Do our current masters in Delhi have it in them? Or will
the requirements of elections in UP or wherever drive our country’s strategic
interests? And this is where I am somewhat pessimistic – indications are that a
small group of not very well-educated people decide these things today, and
they see a narrow self-interest in belligerence, actively believe their own PR,
and suffer heavily from group-think. Given that these deficiencies have served
them well on the domestic stage, we are likely to see more of the same on the
international one – with egregious outcomes for the country.

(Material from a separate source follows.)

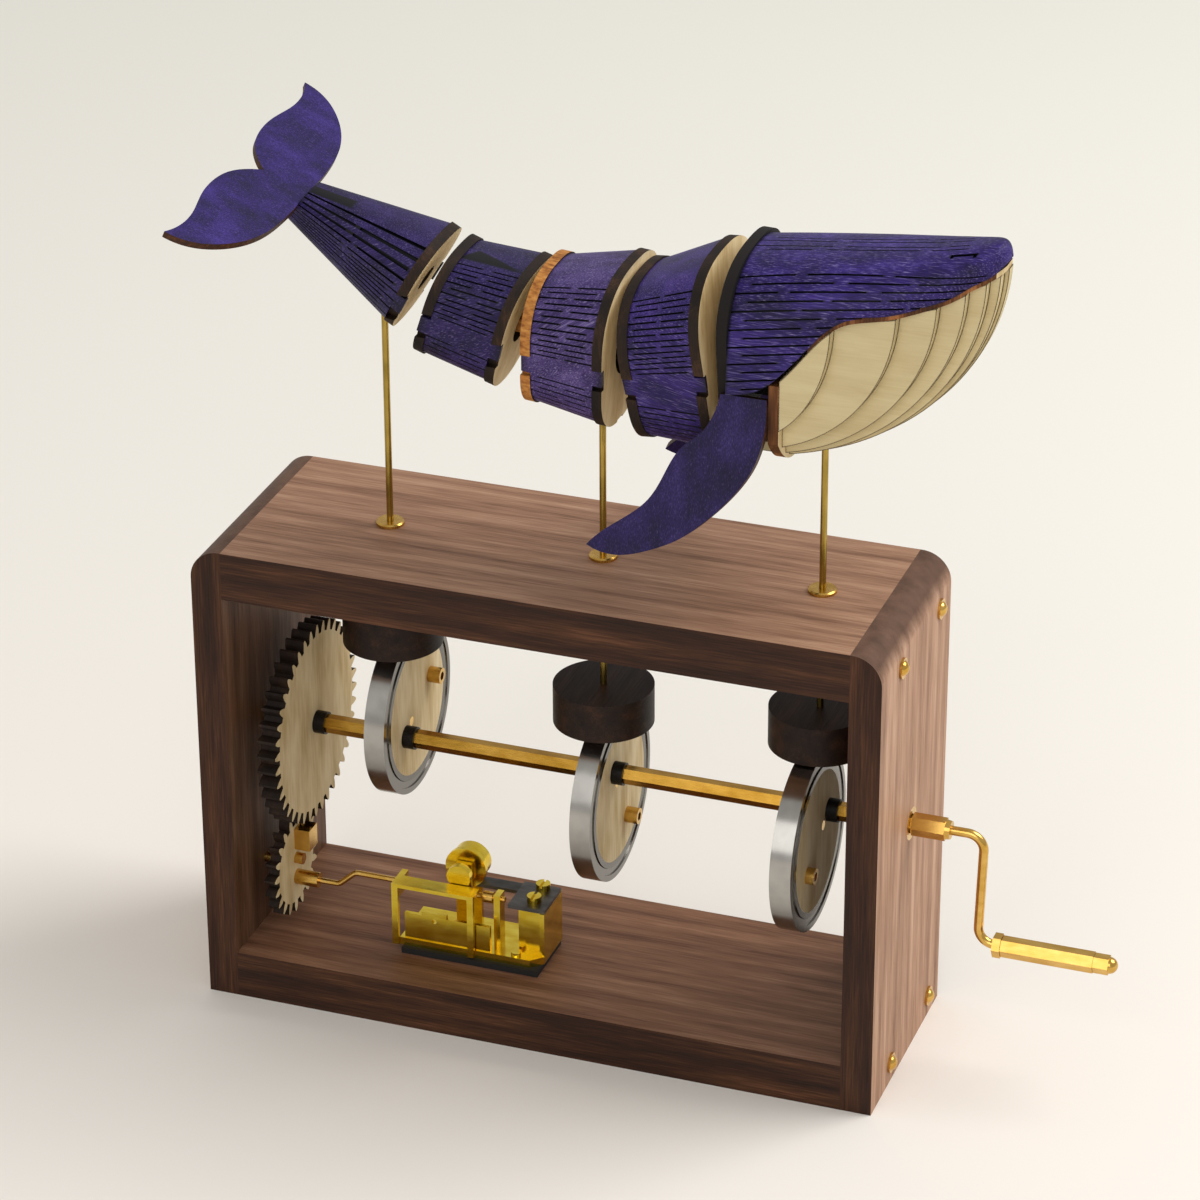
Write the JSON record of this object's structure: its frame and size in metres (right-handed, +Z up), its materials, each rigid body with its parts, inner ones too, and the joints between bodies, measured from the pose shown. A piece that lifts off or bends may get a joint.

I would have been sanguine had we been in a pre-nuclear
era, wherein we could see war as ‘the continuation of politics by other means[iv]’ and a convenient way to cull
the large numbers of useless young men at a time when there are no jobs and no
futures for them (yes, most wars happen when there is a bump in the population
of youth in participating countries). But nukes change the equation! And while there
is the argument that nuclear wars’ characteristics of very high costs and no
winners force even dumb-asses to see sense, the whole point of the term ‘trap’ in
TT is to emphasize that the parties can also act incrementally and rationally towards
war.
If there is a ray of hope for India staying out of a future
Sino-American conflict, it would be the one institution in south Asia that has a
keen sense of self-interest, all the pragmatism in the world, and plenty of experience
in navigating geo-political pressures towards its own ends. You guessed it – the
Pakistani Army! I just don’t see those guys being drawn into a fight for
Chinese or anyone else’s (including, for that matter, their own country’s) interests
unless there is something in it for them. And if they manage to stay out, our
own masters would face the problem that James Bond films had in the aftermath
of the cold war and the inability of Russia to play the convenient enemy, of shifting
gears from ‘ooh – danger of World War 3’ to ‘ooh – danger of water crisis in
Bolivia’. China the enemy will not pay an electoral dividend.
[i]
This is from a Russian poetess named ‘Anna Akhmatova’.
[ii]
The former UP CM Akhilesh Yadav recently asked ‘how many Gujarati martyrs?’,
and an article by Aakar Patel (Reason Behind So Few Gujaratis in Army’, www.outlookindia.com of 13th
May 2017) suggested that Nepal, which has half the population of Gujarat, had
many more of its citizens in the Indian Army.
[iii]
Allison, G; The Thucydides Trap: Are the US and China Headed for War?; The
Atlantic, 24 September 2015.
[iv]
This was the great Prussian military strategist Carl von Clausewitz.